Il Ghoul non ha nome. O meglio, non lo ha più. 

Come tutti gli altri, un tempo era umano — un umano importante nella storia passata, come ci viene pian piano svelato. La vita di questo personaggio viaggia su due livelli. Un passato molto umano, in cui impariamo a conoscerlo come un uomo gentile, intelligente e fondamentalmente buono; e un presente assolutamente mostruoso, in cui il ghoul non si fa alcuno scrupolo ad uccidere chiunque gli convenga pur di raggiungere i suoi scopi. Qui però sorge la domanda: qual è il suo scopo?

È facile comprendere il motivo dei singoli gesti che compie, per pura necessità di sopravvivenza e grazie a un cinismo sviluppato negli anni. Ma il vero motivo della sua avventura — in compagnia di un cane — rimane oscuro fino alla fine.

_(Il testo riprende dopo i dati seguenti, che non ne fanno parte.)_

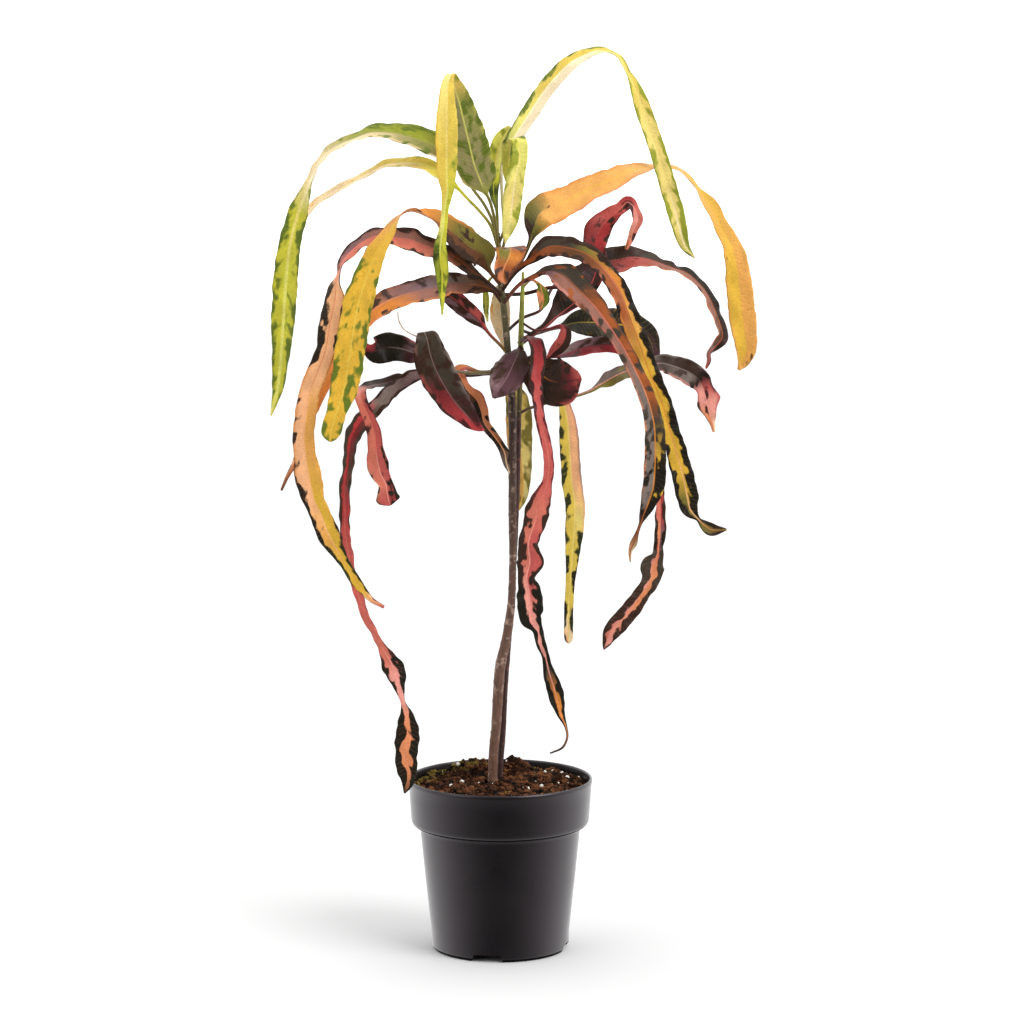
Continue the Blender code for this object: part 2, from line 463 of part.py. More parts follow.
def material(name):
    """A plain Principled material in one of the named colours."""
    found = bpy.data.materials.get(name)
    if found:
        return found
    red, green, blue, roughness = COLOURS[name]
    made = bpy.data.materials.new(name)
    made.use_nodes = True
    shader = made.node_tree.nodes["Principled BSDF"]
    shader.inputs["Base Color"].default_value = (red, green, blue, 1.0)
    shader.inputs["Roughness"].default_value = roughness
    shader.inputs["Metallic"].default_value = 0.0
    return made


def link_mesh(name, bm, colour, sharp_angle=40.0):
    """Turn a bmesh into a named object whose sharp edges stay sharp."""
    bmesh.ops.recalc_face_normals(bm, faces=bm.faces)
    mesh = bpy.data.meshes.new(name)
    bm.to_mesh(mesh)
    bm.free()
    mesh.shade_smooth()
    mesh.set_sharp_from_angle(angle=math.radians(sharp_angle))
    thing = bpy.data.objects.new(name, mesh)
    bpy.context.collection.objects.link(thing)
    if colour:
        mesh.materials.append(material(colour))
    return thing


def loft(rings):
    """A bmesh skin over a list of closed rings of points (metres), capped at both ends."""
    bm = bmesh.new()
    loops = [[bm.verts.new(point) for point in ring] for ring in rings]
    for near, far in zip(loops, loops[1:]):
        count = len(near)
        for i in range(count):
            j = (i + 1) % count
            bm.faces.new((near[i], near[j], far[j], far[i]))
    bm.faces.new(loops[0])
    bm.faces.new(loops[-1])
    bmesh.ops.triangulate(bm, faces=bm.faces, quad_method="SHORT_EDGE")
    return bm


def directions(points):
    """Unit tangents along a route, each from the two neighbours of its point."""
    last = len(points) - 1
    return [(points[min(i + 1, last)] - points[max(i - 1, 0)]).normalized() for i in range(last + 1)]


# ---------------------------------------------------------------- pot
def turned(profile, segments):
    """A closed solid turned about Z from a profile of (radius, height) that starts and ends on the axis."""
    bm = bmesh.new()
    rings = []
    for radius, height in profile:
        if radius == 0.0:
            rings.append([bm.verts.new((0.0, 0.0, height * MM))])
            continue
        ring = []
        for i in range(segments):
            turn = 2.0 * math.pi * i / segments
            ring.append(bm.verts.new((radius * MM * math.cos(turn), radius * MM * math.sin(turn), height * MM)))
        rings.append(ring)
    for lower, upper in zip(rings, rings[1:]):
        for i in range(segments):
            j = (i + 1) % segments
            if len(lower) == 1:
                bm.faces.new((lower[0], upper[j], upper[i]))
            elif len(upper) == 1:
                bm.faces.new((lower[i], lower[j], upper[0]))
            else:
                bm.faces.new((lower[i], lower[j], upper[j], upper[i]))
    return bm


def pot_outside():
    """Outer profile of the pot, from the middle of the base up to the rim."""
    collar_foot = POT_HEIGHT - POT_COLLAR_HEIGHT
    return [
        (0.0, 0.0),
        (BASE_PAD_RADIUS, 0.0),
        (BASE_PAD_RADIUS + 2.0, BASE_RAISED),
        (POT_FOOT_RADIUS - 5.7, BASE_RAISED),
        (POT_FOOT_RADIUS - 4.7, 0.0),
        (POT_FOOT_RADIUS - 1.8, 0.0),
        (POT_FOOT_RADIUS - 0.3, 2.2),
        (POT_FOOT_RADIUS, 12.0),
        (POT_NECK_RADIUS - 3.3, 45.0),
        (POT_NECK_RADIUS, collar_foot - 4.5),
        (POT_NECK_RADIUS + 2.6, collar_foot - 3.8),
        (POT_COLLAR_RADIUS - 0.8, collar_foot - 2.2),
        (POT_COLLAR_RADIUS, collar_foot),
        (POT_RIM_RADIUS - 0.3, POT_HEIGHT - 3.0),
        (POT_RIM_RADIUS, POT_HEIGHT - 1.2),
        (POT_RIM_RADIUS - 0.5, POT_HEIGHT),
    ]


def pot_inside():
    """Inner profile of the pot, from the rim down to the middle of the floor."""
    collar_foot = POT_HEIGHT - POT_COLLAR_HEIGHT
    floor = BASE_RAISED + POT_WALL
    return [
        (POT_RIM_RADIUS - POT_WALL - 0.4, POT_HEIGHT - 0.4),
        (POT_COLLAR_RADIUS - POT_WALL, collar_foot + 1.0),
        (POT_NECK_RADIUS + 1.0, collar_foot - 3.2),
        (POT_NECK_RADIUS - POT_WALL, collar_foot - 4.8),
        (POT_NECK_RADIUS - 3.3 - POT_WALL, 45.0),
        (POT_FOOT_RADIUS - POT_WALL, 12.0),
        (POT_FOOT_RADIUS - POT_WALL - 0.8, floor),
        (BASE_PAD_RADIUS + 1.0, floor),
        (BASE_PAD_RADIUS - 1.0, POT_WALL),
        (0.0, POT_WALL),
    ]


def cutter(name, bm):
    """A boolean tool: shown as wire, left out of the model."""
    tool = link_mesh(name, bm, None)
    tool.display_type = "WIRE"
    tool.hide_render = True
    return tool


def cut(thing, tool, name):
    boolean = thing.modifiers.new(name, "BOOLEAN")
    boolean.operation = "DIFFERENCE"
    boolean.solver = "EXACT"
    boolean.object = tool


def drain_hole_tool():
    """All the drain holes of the base, as one set of short cylinders."""
    bm = bmesh.new()
    depth = 4.0 * POT_WALL * MM
    for i in range(DRAIN_HOLES):
        turn = 2.0 * math.pi * (i + 0.5) / DRAIN_HOLES
        made = bmesh.ops.create_cone(
            bm, cap_ends=True, segments=14,
            radius1=DRAIN_HOLE_RADIUS * MM, radius2=DRAIN_HOLE_RADIUS * MM, depth=depth,
        )
        place = Vector((math.cos(turn), math.sin(turn), 0.0)) * DRAIN_CIRCLE_RADIUS * MM
        place.z = (BASE_RAISED + POT_WALL / 2.0) * MM
        bmesh.ops.translate(bm, verts=made["verts"], vec=place)
    return cutter("drain_hole_tool", bm)


def notch_tool():
    """The gaps in the foot ring, as one set of boxes."""
    bm = bmesh.new()
    reach = 12.0
    for i in range(NOTCHES):
        turn = math.radians(NOTCH_ANGLE + 360.0 * i / NOTCHES)
        outward = Vector((math.cos(turn), math.sin(turn), 0.0))
        across = Vector((-math.sin(turn), math.cos(turn), 0.0))
        middle = outward * (POT_FOOT_RADIUS - 1.0)
        corners = []
        for height in (-2.0, NOTCH_HEIGHT):
            for a, b in ((-1, -1), (1, -1), (1, 1), (-1, 1)):
                shrink = 1.0 if height < 0.0 else 0.8
                point = middle + outward * (a * reach / 2.0) + across * (b * shrink * NOTCH_WIDTH / 2.0)
                corners.append(bm.verts.new((point.x * MM, point.y * MM, height * MM)))
        for face in ((3, 2, 1, 0), (4, 5, 6, 7), (0, 1, 5, 4), (1, 2, 6, 5), (2, 3, 7, 6), (3, 0, 4, 7)):
            bm.faces.new([corners[k] for k in face])
    return cutter("notch_tool", bm)


def build_pot():
    pot = link_mesh("pot", turned(pot_outside() + pot_inside(), POT_SEGMENTS), "pot")
    cut(pot, drain_hole_tool(), "drain_holes")
    cut(pot, notch_tool(), "foot_notches")


# ---------------------------------------------------------------- soil
def soil_height(x, y):
    """Height of the soil's surface over a point of the pot, in millimetres."""
    radius = math.hypot(x, y)
    height = SOIL_LEVEL + SOIL_RISE * math.exp(-((radius / 30.0) ** 2))
    for mx, my, size, rise in MOUNDS:
        height += rise * math.exp(-((x - mx) ** 2 + (y - my) ** 2) / (size * 0.6) ** 2)
    height += 0.5 * math.sin(x * 0.31 + 1.0) * math.cos(y * 0.27)
    return height


def soil_radius(height):
    """Inner wall of the pot at a height, less the clearance."""
    wall = [(radius, z) for radius, z in reversed(pot_inside()) if z >= BASE_RAISED + POT_WALL and radius > 30.0]
    for (r1, z1), (r2, z2) in zip(wall, wall[1:]):
        if z1 <= height <= z2:
            return r1 + (r2 - r1) * (height - z1) / (z2 - z1) - GAP
    return wall[-1][0] - GAP


def build_soil():
    """The root ball's outside: it fills the pot up to a crumbled, heaped surface."""
    floor = BASE_RAISED + POT_WALL + GAP
    collar_foot = POT_HEIGHT - POT_COLLAR_HEIGHT
    side_heights = (floor, 12.0, 45.0, collar_foot - 4.8, collar_foot - 3.2, collar_foot + 1.0)
    bm = bmesh.new()

    def ring(radius, height_at):
        points = []
        for i in range(SOIL_SEGMENTS):
            turn = 2.0 * math.pi * i / SOIL_SEGMENTS
            x = radius * math.cos(turn)
            y = radius * math.sin(turn)
            points.append(bm.verts.new((x * MM, y * MM, height_at(x, y) * MM)))
        return points

    loops = []
    for height in side_heights:
        loops.append(ring(soil_radius(height) - 0.35, lambda x, y, h=height: h))
    loops.append(ring(soil_radius(SOIL_LEVEL) - 0.35, soil_height))
    for radius in reversed(SOIL_RINGS[1:]):
        loops.append(ring(radius, soil_height))
    for lower, upper in zip(loops, loops[1:]):
        for i in range(SOIL_SEGMENTS):
            j = (i + 1) % SOIL_SEGMENTS
            bm.faces.new((lower[i], lower[j], upper[j], upper[i]))
    top = bm.verts.new((0.0, 0.0, soil_height(0.0, 0.0) * MM))
    for i in range(SOIL_SEGMENTS):
        bm.faces.new((loops[-1][i], loops[-1][(i + 1) % SOIL_SEGMENTS], top))
    bm.faces.new(loops[0])
    soil = link_mesh("soil", bm, "soil")
    for name, points in STEMS.items():
        cut(soil, socket_tool(name, points), "socket_" + name)


def socket_tool(name, points):
    """The hole that a stem grows out of: the stem's buried length with clearance all round."""
    (x1, y1, z1, w1), (x2, y2, z2, w2), (x3, y3, z3, w3) = points[:3]
    rings = [
        stem_ring(Vector((x1, y1, z1 - 2.0)), Vector((0, 0, 1)), w1 / 2.0 + GAP, 12),
        stem_ring(Vector((x2, y2, z2)), Vector((0, 0, 1)), w2 / 2.0 + GAP + 0.15, 12),
        stem_ring(Vector((x3, y3, z3)), Vector((0, 0, 1)), w3 / 2.0 + GAP + 0.15, 12),
    ]
    return cutter("socket_tool_" + name, loft(rings))


# ---------------------------------------------------------------- stems
def stem_ring(centre, along, radius, sides):
    """A ring of points (metres) round a centre (millimetres), square to a direction."""
    across = along.cross(Vector((0, 1, 0))).normalized()
    behind = along.cross(across).normalized()
    points = []
    for i in range(sides):
        turn = 2.0 * math.pi * i / sides
        points.append((centre + (across * math.cos(turn) + behind * math.sin(turn)) * radius) * MM)
    return points


def build_stem(name, points):
    middles = [Vector(point[:3]) for point in points]
    rings = []
    for middle, along, point in zip(middles, directions(middles), points):
        rings.append(stem_ring(middle, along, point[3] / 2.0, STEM_SIDES))
    link_mesh(name, loft(rings), "stem")


# ---------------------------------------------------------------- leaves
def distance_to_stem(point, stem):
    """How far a point is from a stem's axis, with the stem's radius and direction there."""
    best = None
    for start, end in zip(stem, stem[1:]):
        a = Vector(start[:3])
        b = Vector(end[:3])
        share = max(0.0, min(1.0, (point - a).dot(b - a) / (b - a).length_squared))
        away = (point - (a + (b - a) * share)).length
        if best is None or away < best[0]:
            best = (away, (start[3] + (end[3] - start[3]) * share) / 2.0, (b - a).normalized())
    return best


def leave_stem(route, stem):
    """Move a leaf's first point out from the stem's axis until its stalk clears the bark."""
    start = Vector(route[0][:3])
    after = Vector(route[1][:3])
    width = route[0][3]
    along = (after - start).normalized()
    walked = 0.0
    while walked < (after - start).length:
        point = start + along * walked
        away, radius, stem_along = distance_to_stem(point, stem)
        if away >= radius + GAP + abs(along.dot(stem_along)) * width / 2.0:
            return [(point.x, point.y, point.z, width)] + route[1:]
        walked += 0.1
    return route[1:]


def looking(bearing, tilt):
    """The direction of a bearing round the plant (0 = front, 90 = right) and a tilt above level."""
    turn = math.radians(bearing)
    rise = math.radians(tilt)
    return Vector((math.sin(turn) * math.cos(rise), -math.cos(turn) * math.cos(rise), math.sin(rise)))


def face_at(faces, index):
    """Where the upper face looks at a point of the route, between the points that state it."""
    stated = sorted(faces)
    if index <= stated[0]:
        return looking(*faces[stated[0]])
    for low, high in zip(stated, stated[1:]):
        if index <= high:
            share = (index - low) / (high - low)
            return looking(*faces[low]).lerp(looking(*faces[high]), share)
    return looking(*faces[stated[-1]])


def leaf_section(middle, along, face, width):
    """Four points round the midrib: left edge, upper side, right edge, under side."""
    up = (face - along * face.dot(along)).normalized()
    across = up.cross(along)
    half = width / 2.0
    blade = min(1.0, max(0.0, (width - PETIOLE_WIDTH) / PETIOLE_WIDTH))
    thick = max(min(half, MIDRIB_HALF_THICKNESS), half * (1.0 - blade)) if width < 2 * PETIOLE_WIDTH else 0.0
    thick = max(thick, min(half, MIDRIB_HALF_THICKNESS))
    lift = up * (half * BLADE_FOLD * blade)
    points = (middle - across * half + lift, middle + up * thick, middle + across * half + lift, middle - up * thick)
    return [point * MM for point in points]


def build_leaf(name, spec):
    dropped = len(spec["route"]) - len(leave_stem(spec["route"], STEMS[spec["stem"]]))
    route = leave_stem(spec["route"], STEMS[spec["stem"]])
    middles = [Vector(point[:3]) for point in route]
    rings = []
    for i, (middle, along) in enumerate(zip(middles, directions(middles))):
        face = face_at(spec["faces"], i + dropped)
        rings.append(leaf_section(middle, along, face, route[i][3]))
    link_mesh(name, loft(rings), LEAF_COLOURS.get(name, "maroon"))


clear_scene()
build_pot()
build_soil()
for stem_name, stem_points in STEMS.items():
    build_stem(stem_name, stem_points)
for leaf_name, leaf_spec in LEAVES.items():
    build_leaf(leaf_name, leaf_spec)
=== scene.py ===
"""Potted croton: the visible plant, pot and soil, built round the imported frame."""
import math
from contextlib import contextmanager

import bmesh
import bpy
import numpy as np
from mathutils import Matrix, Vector


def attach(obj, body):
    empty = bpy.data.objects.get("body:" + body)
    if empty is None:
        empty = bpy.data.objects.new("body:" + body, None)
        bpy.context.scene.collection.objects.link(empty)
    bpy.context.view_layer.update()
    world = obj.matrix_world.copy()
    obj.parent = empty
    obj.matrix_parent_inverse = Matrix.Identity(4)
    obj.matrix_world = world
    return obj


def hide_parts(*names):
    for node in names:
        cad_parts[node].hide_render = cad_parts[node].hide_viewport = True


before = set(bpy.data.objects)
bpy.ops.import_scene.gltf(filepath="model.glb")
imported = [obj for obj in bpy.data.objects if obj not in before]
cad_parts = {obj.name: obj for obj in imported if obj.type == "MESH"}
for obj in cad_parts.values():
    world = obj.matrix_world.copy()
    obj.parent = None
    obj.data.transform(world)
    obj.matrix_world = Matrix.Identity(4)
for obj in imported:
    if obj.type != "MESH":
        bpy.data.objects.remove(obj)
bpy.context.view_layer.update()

MM = 0.001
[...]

Forse non ci viene detto perché lui stesso non vuole ammetterlo. Non sarebbe poi così terribile dirlo: ciò che lo spinge a compiere ogni gesto, anche quello più violento e mostruoso, è in fondo una speranza

Per questo l’incontro con Lucy sarà fondamentale per il Ghoul — per quanto lui lo negherà fino a scontrarsi con l’ennesimo ostinato «okey dokey» di Lucy.